Chez Dominique, Bath

Tom Parker Bowles for The Mail on Sunday was in Bath, dining at three-year-old Chez Dominique, “a small French bistro just off Pulteney Bridge… where simple things are simply well done”.

The room is “small but comfortable” with high ceilings, bare tables and “a feeling of unpretentious comfort, rather than bleak sparsity, a room very much made for eating”. Service is “gloriously Gallic”.

Chef Chris Tabbit (“who trained under Matthew Harris at that temple to bourgeois classicism, Bibendum”) and his wife run the place. There’s a “straightforward” menu, free of “trends, whims and extraneous ingredients. Smears and garnishes have no place here”.

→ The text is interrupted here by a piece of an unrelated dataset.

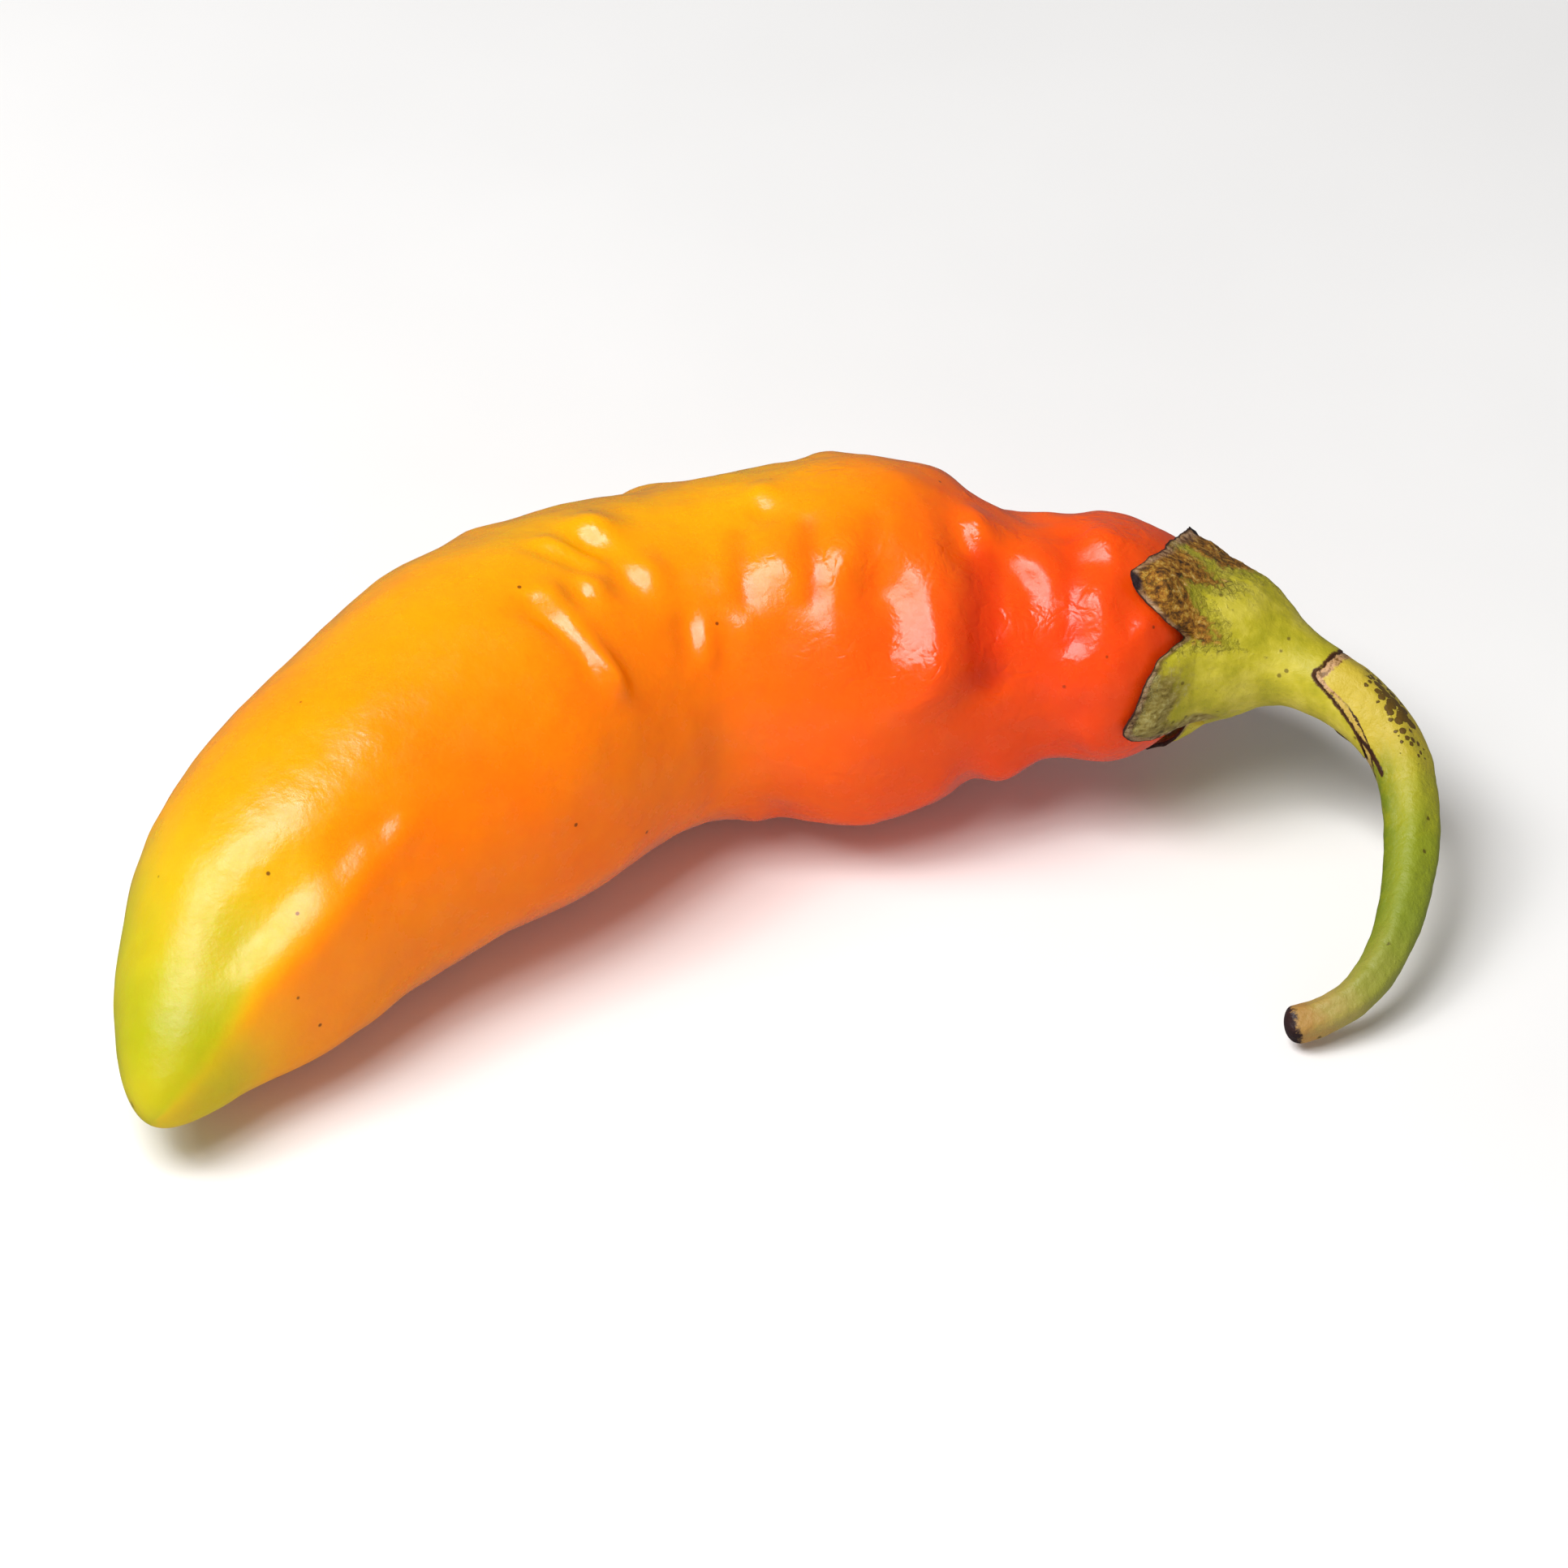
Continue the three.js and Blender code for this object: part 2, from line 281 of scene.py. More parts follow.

Tom ate “classic rabbit terrine” with “spiced prune chutney”, crab risotto that’s “exactly as a crab risotto should be, all’onda (‘like a wave’), and just runny enough to ooze across the plate” and “crisp skinned guinea fowl”. For pudding, “prune and Armagnac tart… the sort of tart that every young plum dreams of being part of when it grows up”.

“The formula may seem simple: good cooking, expert front of house and proper value for money. But places like Chez Dominique are relatively rare, a tribute to experience, hard work and that ever-elusive je ne sais quoi. Long may it flourish.” (****)

And also…

The food critic for The Financial Times was at The Sea, The Sea – “anything but an average fish restaurant”. It has “none of the accoutrements of chefdom — just a Michelin-quality chef operating with the tools of a snack bar”.

William Sitwell for The Telegraph reviewed Bubala in Commeiical Street, E1, which had “simple furniture, décor and strip lighting that made it feel as if this Middle Eastern restaurant was done up over the weekend by a bunch of friends”, but served great food: “every dish was tempting, like endless naughty hugs from the chef”.